There were issues: the video lacked sound, and the cuts were a little too quick (gameplay videos spliced together because the level I had designed was simply too difficult for me to consistently play through successfully. Just couldn’t resist inserting that Hammer Brother!) Melody thought I was nuts when I asked for any fontists to comment on my kerning. And of course I had a lot on my plate, arraying my options before me while putting together our first artpack in 16 years and weighing over what to include and what to leave out. (The agony of senior staff: leaving yourself on the cutting room floor!) This particular work was, at that moment in time, merely half-baked (intended as one segment of a larger montage), so it was left on the back burner… where in short order it timed out, instantly expiring with its cloud-walking reference to MIST 2014 just as surely as if Mario’s timer had ticked down to zero.



There’s one more problem, however. In 2014 making a custom Super Mario Bros. level was a neat trick, possible only through the application of a somewhat obscure tool unknown to most. Sure, I probably could have gone into the guts of the data and re-generated the level, now reading MIST 2015, but it would not longer be a neat, “how did he do that?” trick, thanks to the release of a piece of software that singlehandedly doubled the number of WiiUs in circulation. I speak, of course, of … (here, I’ll let Reset Survivor of Blocktronics announce it:) SUPER MARIO MAKER!
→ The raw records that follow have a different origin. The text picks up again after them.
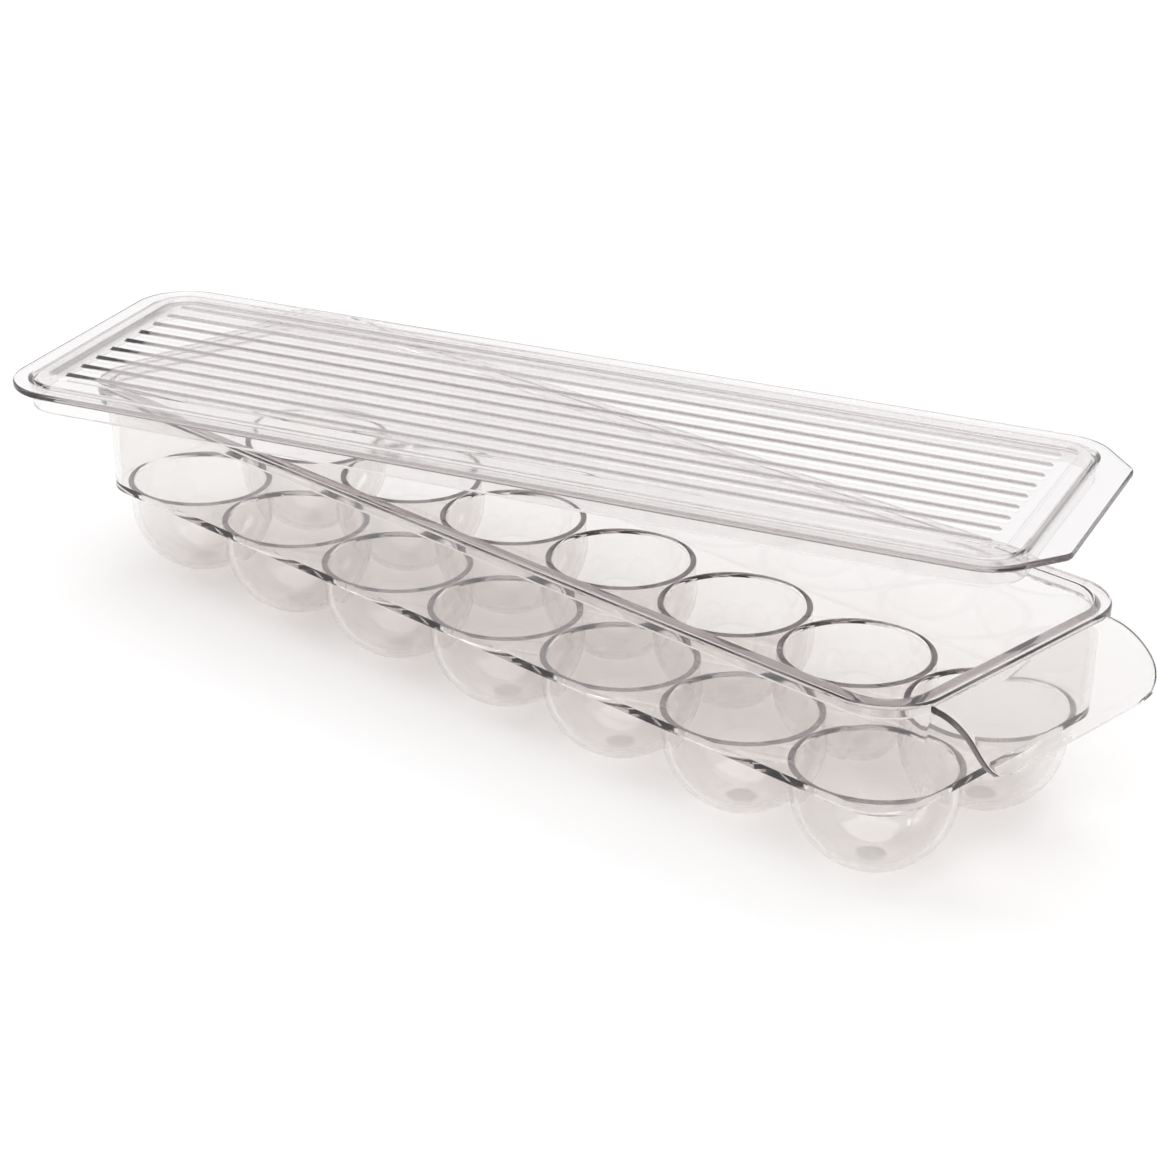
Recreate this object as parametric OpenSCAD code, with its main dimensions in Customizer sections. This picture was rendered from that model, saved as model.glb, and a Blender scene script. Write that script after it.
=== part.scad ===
// Egg keeper: a clear moulded tray with two rows of round cups and a pull handle,
// and a clear ribbed lid, shown off its seat, lying across the tray on its skirt.
// Origin: in the plane of the cup feet, under the middle of the near row of cups.
// +X runs along the rows to the handle, +Z is up.

/* [Cups] */
// Number of cups along each row
cups_long = 7; // [2:1:8]
// Diameter of a cup inside
cup_bore = 44.6; // [38:0.1:50]
// Gap between the outsides of neighbouring cups in a row
cup_gap = 0.1; // [0.1:0.1:6]
// Gap between the outsides of the two rows
row_gap = 2.8; // [0.1:0.1:12]
// Straight neck of a cup between its round part and the deck
cup_neck = 6.4; // [3:0.1:12]
// Rounding of a cup's mouth
mouth_r = 0.8; // [0.3:0.1:1.4]
// Diameter of the small flat under each cup
foot_d = 10; // [6:0.5:14]

/* [Tray] */
// Wall thickness of the tray
wall = 2; // [1.2:0.1:3]
// Height of the walls from the underside of the deck to the top of the rim
wall_h = 35.6; // [30:0.1:60]
// How far the walls lean out over their height
draft = 0.8; // [0.5:0.1:3]
// Gap between the last cups and the outside of the end walls at their foot
end_gap = 0.1; // [0.1:0.1:6]
// Gap between the cups and the outside of the long walls at their foot
side_gap = 1.5; // [0.1:0.1:6]
// Plan radius of the rim's corners
corner_r = 19; // [16:0.5:22]
// How far the rim stands out past the wall
rim_out = 3.6; // [2:0.1:6]
// Height of the rim
rim_h = 4; // [2.5:0.1:6]
// Rounding of the rim's edges
rim_round = 0.9; // [0.3:0.1:1.1]

/* [Handle] */
// Width of the pull handle
handle_w = 82; // [50:1:90]
// Radius of the handle's curved outer face
handle_r = 20.9; // [14:0.1:26]
// Angle that the curve turns through, from level
handle_sweep = 79; // [60:1:88]
// Thickness of the handle
handle_t = 2.2; // [1.6:0.1:3]
// Rounding of the handle's lower corners
handle_corner = 10; // [4:0.5:14]
// Step from the top of the rim down to the handle
handle_step = 1.1; // [0.6:0.1:1.6]

/* [Lid] */
// Thickness of the lid's plate
lid_t = 2.2; // [1.6:0.1:3.5]
// Clearance between the lid's skirt and the inside of the rim
skirt_gap = 0.6; // [0.4:0.1:1.5]
// Thickness of the skirt
skirt_t = 1.8; // [1.2:0.1:2.5]
// Depth of the skirt below the plate
skirt_h = 7; // [3:0.5:12]
// Width of the raised frame on the lid
frame_w = 5.6; // [3:0.1:8]
// Height of the raised frame above the plate
frame_h = 0.9; // [0.6:0.1:3]
// Run-out of the frame's sloped sides
frame_slope = 1.2; // [0.4:0.1:2]
// Number of ribs
ribs = 9; // [3:2:9]
// Distance between ribs
rib_pitch = 9.2; // [6:0.1:9.2]
// Width of a rib
rib_w = 2.6; // [1.5:0.1:4]
// Height of a rib
rib_h = 0.9; // [0.4:0.1:1.3]
// Space between a rib's end and the raised frame
rib_end = 5; // [2:0.5:15]
// How far the pull tab reaches past the lid's edge
tab_out = 6.5; // [4:0.5:14]
// Width of the pull tab at its end
tab_w = 78; // [50:1:90]
// Rounding of the tab's corners
tab_corner = 5; // [2:0.5:6]

/* [Lid as shown] */
// Clearance between the skirt's edge and the rim that it lies on
seat_gap = 0.3; // [0.1:0.1:1]
// Turn of the lid about the vertical, as it lies across the tray
lid_turn = 20; // [12:0.5:30]
// Shift of the lid's middle along the tray
lid_x = -27; // [-40:0.5:0]
// Shift of the lid's middle across the tray
lid_y = 20.5; // [0:0.5:30]

/* [Hidden] */
$fn = 96;
eps = 0.01;

// Cup and deck heights, from the feet up
cup_ri = cup_bore / 2;
cup_ro = cup_ri + wall;
cup_pitch = 2 * cup_ro + cup_gap;
row_pitch = 2 * cup_ro + row_gap;
cup_z = sqrt(cup_ro * cup_ro - foot_d * foot_d / 4);
deck_z = cup_z + cup_neck;
deck_top = deck_z + wall;
rim_top = deck_z + wall_h;

// Half length and half width at the wall's foot, at its top and at the rim
foot_x = (cups_long - 1) / 2 * cup_pitch + cup_ro + end_gap;
foot_y = row_pitch / 2 + cup_ro + side_gap;
rim_x = foot_x + draft + rim_out;
rim_y = foot_y + draft + rim_out;

// Inside of the rim
mouth_x = foot_x + draft - wall;
mouth_y = foot_y + draft - wall;
mouth_corner = corner_r - rim_out - wall;

// Outside of the lid's skirt and of its raised frame
skirt_x = mouth_x - skirt_gap;
skirt_y = mouth_y - skirt_gap;
skirt_corner = mouth_corner - skirt_gap;
rib_len = 2 * (skirt_x - frame_w - rib_end);

clear_plastic = [0.9, 0.89, 0.88, 0.45];
lid_plastic = [0.84, 0.86, 0.88, 0.45];

// Plan of a rectangle with rounded corners, by its half sizes
module round_plan(hx, hy, r) {
  square([2 * hx, 2 * (hy - r)], center = true);
  square([2 * (hx - r), 2 * hy], center = true);
  for (sx = [-1, 1], sy = [-1, 1])
    translate([sx * (hx - r), sy * (hy - r)]) circle(r);
}

// Carries the profile given as a child round a rectangle with rounded corners.
// The profile's x is the distance out from the centre of the corner's arc.
module carry_round(hx, hy, r) {
  for (sx = [-1, 1], sy = [-1, 1])
    translate([sx * (hx - r), sy * (hy - r), 0])
      rotate([0, 0, sx > 0 ? (sy > 0 ? 0 : -90) : (sy > 0 ? 90 : 180)])
        rotate_extrude(angle = 90) children();
  for (s = [-1, 1]) {
    translate([0, s * (hy - r), 0]) rotate([0, 0, s * 90]) rotate([90, 0, 0])
      linear_extrude(height = 2 * (hx - r), center = true) children();
    translate([s * (hx - r), 0, 0]) rotate([0, 0, s > 0 ? 0 : 180]) rotate([90, 0, 0])
      linear_extrude(height = 2 * (hy - r), center = true) children();
  }
}

// A box outline with all four corners rounded, from its lower left corner
module round_bar(w, h, r) {
  translate([r, 0]) square([w - 2 * r, h]);
  translate([0, r]) square([w, h - 2 * r]);
  for (x = [r, w - r], y = [r, h - r]) translate([x, y]) circle(r, $fn = 32);
}

// Section of the leaning wall with the rim on top of it
module wall_section() {
  foot_r = corner_r - rim_out - draft;
  top_r = foot_r + draft;
  polygon([[foot_r - wall, deck_z], [foot_r, deck_z],
    [top_r, rim_top - rim_round], [top_r - wall, rim_top - rim_round]]);
  translate([top_r - wall, rim_top - rim_h]) round_bar(wall + rim_out, rim_h, rim_round);
}

// Places the children at each cup
module at_cups() {
  for (i = [0 : cups_long - 1], s = [-1, 1])
    translate([(i - (cups_long - 1) / 2) * cup_pitch, s * row_pitch / 2, 0]) children();
}

// Outside of one cup, standing on its small flat foot
module cup_outside() {
  rotate_extrude() {
    intersection() {
      translate([0, cup_z]) circle(cup_ro);
      square([cup_ro, cup_z]);
    }
    translate([0, cup_z]) square([cup_ro, cup_neck + eps]);
  }
}

// Hollow of one cup with its rounded mouth
module cup_hollow() {
  rotate_extrude() {
    intersection() {
      translate([0, cup_z]) circle(cup_ri);
      square([cup_ri, cup_z]);
    }
    translate([0, cup_z]) square([cup_ri, cup_neck + wall + eps]);
    difference() {
      translate([cup_ri - eps, deck_top - mouth_r]) square([mouth_r + eps, mouth_r + eps]);
      translate([cup_ri + mouth_r, deck_top - mouth_r]) circle(mouth_r, $fn = 32);
    }
  }
}

// Curved pull handle on the rim's +X side, with its lower corners rounded
module handle() {
  top_z = rim_top - handle_step;
  tip_z = top_z - handle_r * (1 - cos(handle_sweep));
  intersection() {
    translate([rim_x, 0, top_z - handle_r]) rotate([90, 0, 0])
      linear_extrude(height = handle_w, center = true) {
        intersection() {
          difference() {
            circle(handle_r);
            circle(handle_r - handle_t);
          }
          polygon([[0, 0], 2 * handle_r * [sin(handle_sweep), cos(handle_sweep)],
            [0, 2 * handle_r]]);
        }
        translate([-rim_out, handle_r - handle_t]) square([rim_out + eps, handle_t]);
      }
    translate([0, 0, tip_z - handle_t]) rotate([90, 0, 90])
      linear_extrude(height = 2 * rim_x) {
        translate([0, handle_corner + handle_t])
          translate([-handle_w / 2, 0]) square([handle_w, wall_h]);
        translate([handle_corner - handle_w / 2, 0])
          square([handle_w - 2 * handle_corner, wall_h]);
        for (s = [-1, 1]) translate([s * (handle_w / 2 - handle_corner), handle_corner + handle_t])
          circle(handle_corner);
      }
  }
}

module tray() {
  color(clear_plastic) translate([0, row_pitch / 2, 0]) {
    difference() {
      union() {
        at_cups() cup_outside();
        translate([0, 0, deck_z]) linear_extrude(height = wall)
          round_plan(foot_x - wall / 2, foot_y - wall / 2, corner_r - rim_out - draft - wall / 2);
      }
      at_cups() cup_hollow();
    }
    carry_round(rim_x, rim_y, corner_r) wall_section();
    handle();
  }
}

// One rib lying along the lid, with round ends
module rib() {
  intersection() {
    translate([0, 0, lid_t - rib_w / 2 + rib_h]) union() {
      rotate([0, 90, 0]) cylinder(h = rib_len - rib_w, d = rib_w, center = true, $fn = 32);
      for (s = [-1, 1]) translate([s * (rib_len - rib_w) / 2, 0, 0]) sphere(d = rib_w, $fn = 32);
    }
    translate([-rib_len, -rib_w, lid_t / 2]) cube([2 * rib_len, 2 * rib_w, lid_t]);
  }
}

// Section of the raised frame, above the skirt
module frame_section() {
  polygon([[skirt_corner - frame_w - frame_slope, lid_t - eps],
    [skirt_corner + frame_slope, lid_t - eps],
    [skirt_corner, lid_t + frame_h], [skirt_corner - frame_w, lid_t + frame_h]]);
}

// Section of the skirt that drops inside the tray's rim
module skirt_section() {
  translate([skirt_corner - skirt_t, -skirt_h])
    round_bar(skirt_t, skirt_h + lid_t / 2, skirt_t / 2 - eps);
}

// Plan of the pull tab. Its slanted sides run off the lid's rounded corners
// and into the tab's own, as the line that touches both circles.
module tab_plan() {
  lid_centre = [rim_x - corner_r, rim_y - corner_r];
  tab_centre = [rim_x + tab_out - tab_corner, tab_w / 2 - tab_corner];
  apart = tab_centre - lid_centre;
  slant = atan2(apart[1], apart[0]) + acos((corner_r - tab_corner) / norm(apart));
  out = [cos(slant), sin(slant)];
  side = [lid_centre + (corner_r - eps) * out, tab_centre + (tab_corner - eps) * out,
    tab_centre + [tab_corner, 0]];
  polygon(concat(side, [for (i = [2 : -1 : 0]) [side[i][0], -side[i][1]]]));
  for (s = [-1, 1]) translate([tab_centre[0], s * tab_centre[1]]) circle(tab_corner);
}

// The lid in its own place, its plate's underside at z = 0
module lid_in_place() {
  linear_extrude(height = lid_t) {
    round_plan(rim_x, rim_y, corner_r);
    tab_plan();
  }
  carry_round(skirt_x, skirt_y, skirt_corner) skirt_section();
  carry_round(skirt_x, skirt_y, skirt_corner) frame_section();
  for (i = [0 : ribs - 1]) translate([0, (i - (ribs - 1) / 2) * rib_pitch, 0]) rib();
}

module lid() {
  color(lid_plastic)
    translate([lid_x, row_pitch / 2 + lid_y, rim_top + seat_gap + skirt_h])
      rotate([0, 0, lid_turn]) lid_in_place();
}

tray();
lid();
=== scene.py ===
"""Dresses the egg keeper: a clear moulded tray with round cups, and its ribbed lid."""
from math import acos, atan2, cos, pi, radians, sin, sqrt, tan

import bmesh
import bpy
from bpy.props import FloatProperty, FloatVectorProperty, IntProperty, PointerProperty
from mathutils import Matrix, Vector


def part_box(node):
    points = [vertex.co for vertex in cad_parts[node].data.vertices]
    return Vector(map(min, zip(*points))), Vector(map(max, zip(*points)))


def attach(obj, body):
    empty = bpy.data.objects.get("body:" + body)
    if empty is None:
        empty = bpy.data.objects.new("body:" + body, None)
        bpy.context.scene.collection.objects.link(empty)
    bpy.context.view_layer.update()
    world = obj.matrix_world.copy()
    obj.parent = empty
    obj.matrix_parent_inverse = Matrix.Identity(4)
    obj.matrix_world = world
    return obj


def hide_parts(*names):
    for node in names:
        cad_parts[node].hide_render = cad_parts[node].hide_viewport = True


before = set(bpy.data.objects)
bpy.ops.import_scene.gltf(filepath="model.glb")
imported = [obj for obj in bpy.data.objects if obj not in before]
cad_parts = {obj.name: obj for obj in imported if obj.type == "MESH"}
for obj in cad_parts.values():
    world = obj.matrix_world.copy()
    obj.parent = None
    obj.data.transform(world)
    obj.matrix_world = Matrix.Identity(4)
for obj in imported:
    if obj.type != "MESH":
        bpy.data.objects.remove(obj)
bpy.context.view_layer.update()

bl_info = {
    "name": "Egg keeper",
    "version": (1, 0, 0),
    "blender": (4, 5, 0),
    "location": "3D View > Sidebar > Egg keeper",
    "description": "Makes the clear tray, its ribbed lid and a plain studio",
    "category": "Object",
}

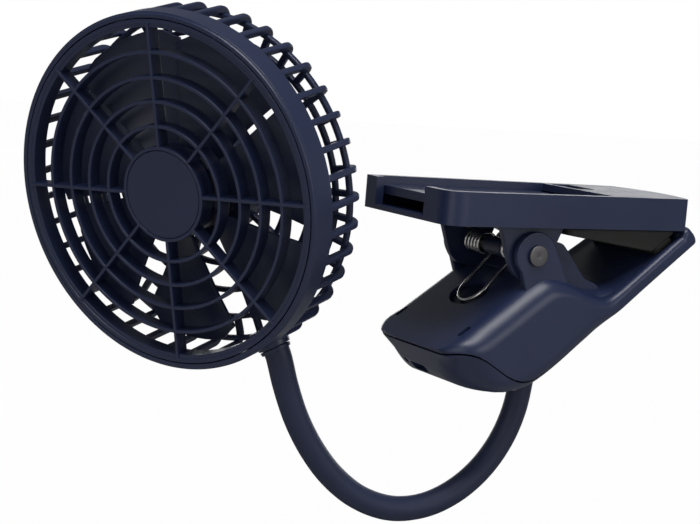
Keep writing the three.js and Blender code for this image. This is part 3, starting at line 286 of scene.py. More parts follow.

Even if my level looked as good as the ones that program generated (which, ahem, it does not), now rather than being an intriguing and unique singular work of art, it was a mere grain of sand on a very large beach – one in which it compared quite unfavourably to many of the other, adjacent grains. I sweated over my user-unfriendly tools to come up with a passable proof-of-concept, and the marketplace of ideas (yes, DIY Mario levels… a great concept whose time has surely come!) overran me like an inventor who’d come up with an improvement on telegraph wires but didn’t present it to the patent office until the telephone system was already in place. (I do feel like this sometimes when I uncover a bug in SAUCE implementation while cramming metadata into files using Spoon.) Bryface recently participated in a Global Game Jam and even he got in on the act:



And so all I can do with this piece is dissect and analyse its circumstances, mourning my own perfectionist streak perhaps and presenting a stark warning to, y'know, gather those rosebuds while ye may. If there’s one lesson Mistigris has taught me since 1998, it’s “Don’t release tomorrow what you could release today!”